Thursday, January 2, 2014

New Year, Good-bye to the one gone by.......

I didn't get a chance to blog yesterday, or for several days gone by I suppose if we are counting.  I am here today and alone for the moment  the littles will be at the door in a short time.  The holidays are gone and I am glad for that.  I do wish I had gotten more time to spend with my girls.  Mokie is soon going to be an at home mom again and I am looking with delight to that day.  I love my grands but have come to a point where the peas are beginning to roll out of the cup with having them here all day long.  I will still get to see them daily, I suppose, but with there mom at home, or maybe here, I can tell them to go home if I fell the desire to have them go home.  I know to grandmothers that rarely get to enjoy their grands that sounds cruel, or unloving, but not so much when they are here all the time.  There is a point of aaaah and a point when you love them more if you are not always responsible for them.  I am there and need a break.  That is my first New Year wish to spend more time with my grands as their Nanna and not their daycare.

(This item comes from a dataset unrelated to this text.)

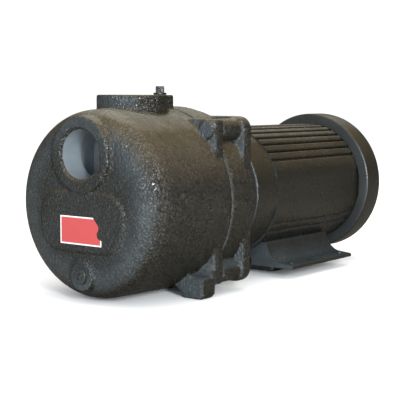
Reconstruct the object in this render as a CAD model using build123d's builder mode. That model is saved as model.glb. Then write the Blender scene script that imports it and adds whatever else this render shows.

I want to continue with a lot of the good I have begun in the past years.  I want to stay on the path of seeking to better the foods we have in our life.  Grow more, canning more (that might be possible but not sure, I did keep my 1000 jars from being lazy last year), raise more and that which I can not to buy smarter.  I would like to be able to buy better flour and grain this year.  Make sure I keep my Kefirs up better and make sure it is an integral part of our lives.  I would like to be able to exercise on a daily bases this year.  I am not looking to loose a hundred pounds, but that is probably what I should, I am looking to put the balance of exercise into my life again, something I can not do with a whole passel of kids here daily.  I want more time with my daughters because I know from experience that life is fleeting and a childhood is gone to quickly.  My girls could use the break as well.

I want to study the Word  more avidly this year.  I know that the more I study the more peace I am afford from the Lord.  I am teaching the Ladies the importance of making time for the Lord, even in our special allotted time together it is of utmost importance to give some of that time to the Lord because it is given back to you tenfold plus.  I try to teach them generosity with the Lord, as well, that giving to the Lord is not always about money. It is about what you have, who you are and your time with others, they are all gifts you can give back to God, after all it is all his to begin with isn't it?  You can not count the blessings you get when you share the Lord with others.  Think about it, what you give to the Lord is stored  up in heaven and do you really want it all to be "gold or silver"? yes,  I do but gold and silver in heaven will not be money, as that will not survive the fires of Gods testing.  The people who your life touches is the Gold in heaven you will enjoy, so what is the silver?   The people that those peoples life touched and on and on? I think so.  I know that there is giving, and there is giving, so give all you can of you, it is so much more soul fulfilling than just writing a check. If I can teach my children to be the light of the world while Jesus is gone, and we are instructed to be such, I will have succeeded as a mother  but more importantly my children will have succeeded as adopted children of God and that is much more important.

Poppie has promised we will be going camping more this summer just some much needed away time. We can't take the Ladies on fancy vacations but we can give them our time and we have all decided this is our summer to get back into it.  Our second big resolutions is to give of our time to others and to ourselves.

I think that two major resolutions will be a lot of work to accomplish in just one year, so there I will stop.  Not sure I just named two, but more like two large concepts, I hope to accomplish them so maybe that they are big means I won't have forgotten them by the 31st of this month, as so many people do.

I pray that Jesus reigns in you life, if not, this is the day, the year and the time to find out who he is, be saved and start a relationship with him, that could be your resolution.  Your soul depends on it. ........ tomorrow.